There’s nothing quite like watching what you thought was a log suddenly launch into the brush on four stubby legs with a tail-powered swish. Gets the heart going, even when you're safely in a boat.

The natural beauty of the swamp is undeniable. While the openness of the Suwanee Canal is entirely man-made—part of a doomed 19th-century effort by “capitalists and former Confederate officers” to drain the swamp, harvest its timber, and transform the area into a modern mixed-use development—the result is, ironically, one of the most picturesque ways to enter the Okefenokee.

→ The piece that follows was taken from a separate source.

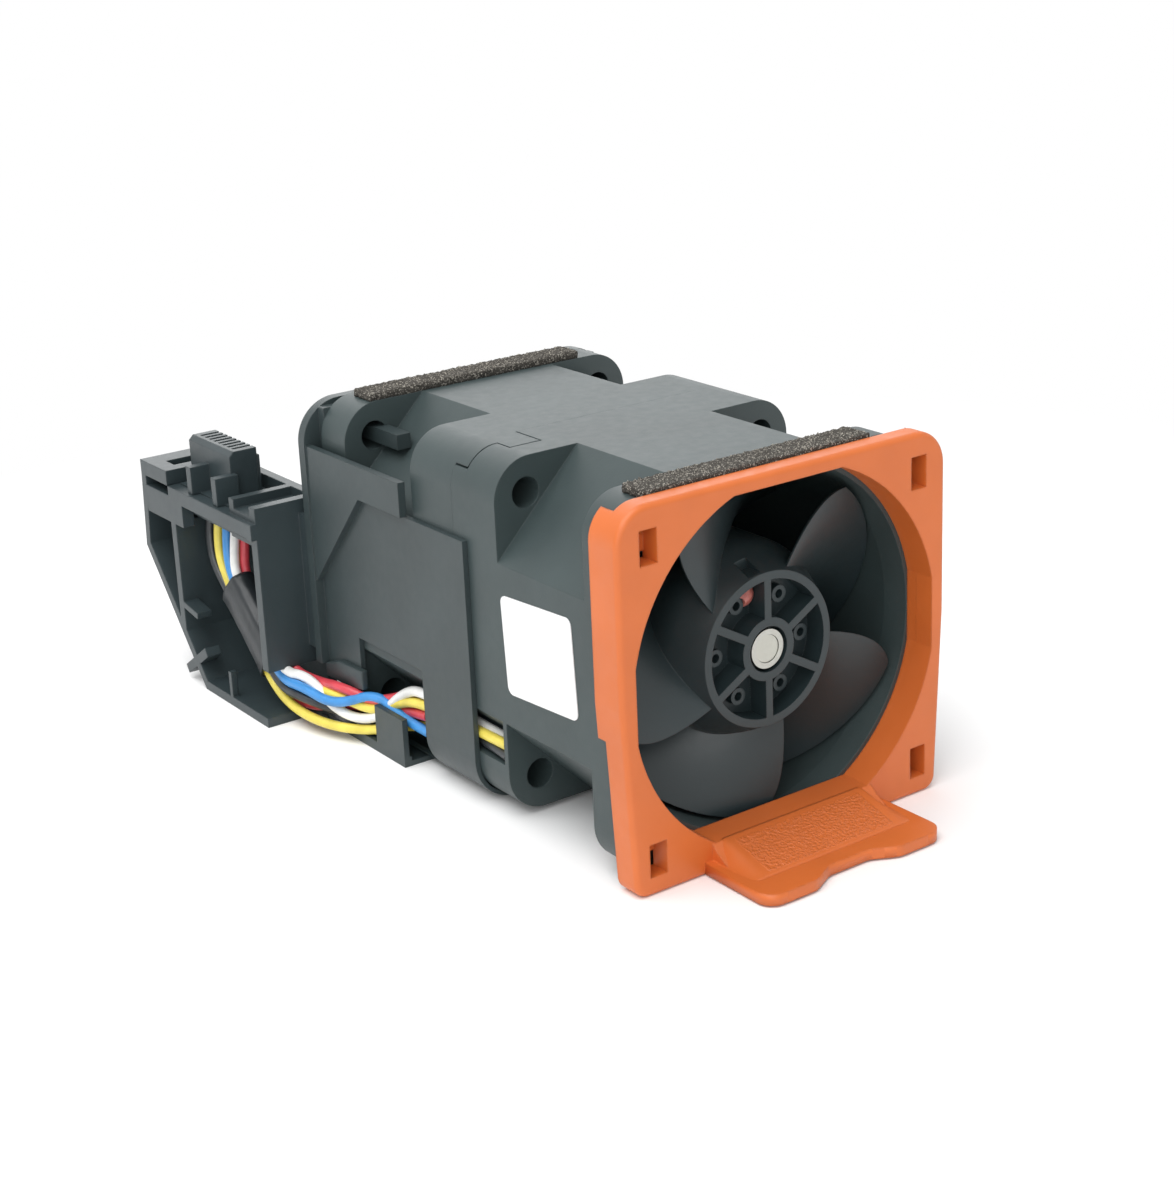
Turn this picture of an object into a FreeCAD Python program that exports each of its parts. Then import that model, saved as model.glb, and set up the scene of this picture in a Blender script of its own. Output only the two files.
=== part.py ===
"""A rack-server fan module: two counter-rotating fans, back to back, held by one carrier.

Lengths are millimetres. X runs across the module, Y from the pull tab to the connector,
and Z up. The origin lies on the underside, below the fan axis, at the bezel's front face.
"""

import FreeCAD, Part
import math
import os

import Sketcher
from FreeCAD import Placement, Rotation, Vector

doc = FreeCAD.newDocument("server_fan_module")

# Driving dimensions

SIZES = {
    "edge_reach": 1.75,
    "seat_gap": 0.05,
    "fan_side": 40.0,
    "fan_depth": 28.0,
    "corner_radius": 4.6,
    "hole_inset": 4.0,
    "hole_radius": 1.7,
    "duct_chamfer": 10.9,
    "duct_wall": 0.6,
    "inlet_flare": 0.4,
    "outer_flange": 4.2,
    "rear_flange": 5.4,
    "inner_flange": 8.3,
    "bezel_reach": 3.8,
    "bezel_plate": 2.4,
    "bezel_foot_reach": 0.65,
    "bezel_top_reach": 0.5,
    "bezel_skirt": 4.45,
    "bezel_top_skirt": 2.4,
    "bezel_low_skirt": 3.2,
    "opening_reach": 0.3,
    "opening_side_inset": 0.1,
    "opening_top_inset": 1.0,
    "opening_foot_inset": 2.6,
    "collar_wall": 0.7,
    "window_outset": 0.8,
    "window_width": 2.15,
    "window_top_inset": 1.6,
    "window_foot_inset": 1.0,
    "window_height": 3.6,
    "tab_half_width": 12.0,
    "tab_foot": 0.25,
    "tab_thickness": 1.2,
    "tab_reach": 10.1,
    "tab_dip": 1.6,
    "tab_corner": 1.9,
    "tab_ramp": 2.6,
    "grip_depth": 0.25,
    "hook_width": 1.3,
    "hook_height": 1.8,
    "hook_catch": 0.5,
    "hub_radius": 10.8,
    "hub_nose_radius": 8.5,
    "hub_nose_height": 4.6,
    "hub_depth": 19.6,
    "hub_wall": 0.9,
    "nose_wall": 0.9,
    "pocket_depth": 2.6,
    "boss_radius": 3.45,
    "boss_bore": 2.5,
    "spoke_width": 0.9,
    "tip_gap": 0.45,
    "blade_thickness": 0.9,
    "blade_start": 0.5,
    "blade_end": 17.6,
    "blade_wrap": 98.0,
    "blade_sweep": 1.2,
    "shaft_radius": 1.5,
    "bush_radius": 2.15,
    "yoke_wall": 0.6,
    "magnet_wall": 0.8,
    "bearing_radius": 4.0,
    "bearing_width": 3.0,
    "bearing_race": 0.7,
    "tube_wall": 0.8,
    "stator_height": 7.0,
    "air_gap": 0.3,
    "board_thickness": 0.8,
    "base_thickness": 1.6,
    "strut_width": 1.1,
    "strut_depth": 4.6,
    "foam_width": 3.9,
    "foam_height": 1.0,
    "foam_end_inset": 5.1,
    "foam_shift": -1.4,
    "label_length": 12.7,
    "label_height": 11.0,
    "label_thickness": 0.1,
    "carrier_wall": 0.65,
    "carrier_overlap": 2.6,
    "carrier_rise": 10.2,
    "plate_gap": 1.2,
    "plate_thickness": 1.4,
    "plate_top_inset": 0.5,
    "arm_thickness": 0.9,
    "arm_height": 4.0,
    "clip_length": 6.2,
    "clip_height": 5.9,
    "slot_end": 1.0,
    "slot_length": 14.0,
    "slot_drop": 7.6,
    "guard_reach": 7.9,
    "guard_width": 9.8,
    "guard_gap": 2.1,
    "guard_length": 30.6,
    "guard_rise": 7.05,
    "guard_wall": 1.2,
    "deck_length": 6.6,
    "seat_length": 15.4,
    "wire_mouth": 6.95,
    "plug_setback": 10.3,
    "plug_length": 11.0,
    "plug_width": 3.7,
    "plug_rise": 10.75,
    "contact_pitch": 1.2,
    "wire_diameter": 1.2,
    "sleeve_wall": 0.35,
}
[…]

(Drain the swamp? It’s been tried. Spoiler: the swamp won.)


Herons. One great blue. One little blue.

Both in near-identical poses, perfectly framed, gazing across the water like long-legged mirror images of each other.

If you squint—and ignore centuries of evolutionary divergence—you might even see a heart shape in their symmetry. I won’t speculate on inter-species love, but I will say: the swamp accepts all kinds of connections.


While the gators offer plenty of classic swamp drama, don’t overlook their smaller, winged cousins—the dragons.
(Dragonflies, technically. But once you’ve seen them strike a pose like this, you’ll understand the name.)

Prehistoric? Check. Fierce? At their scale, absolutely.

And unlike gators, they actually hold still long enough for a portrait.

My one-day trip into the Okefenokee was more than worth it—and not nearly enough. I’m already planning a return with a kayak in tow, hoping to get even closer to the gators, the soft-shelled turtles, and whatever else the swamp chooses to reveal.

There’s still more to see.

More to hear.

More to wonder about in the silence between ripples.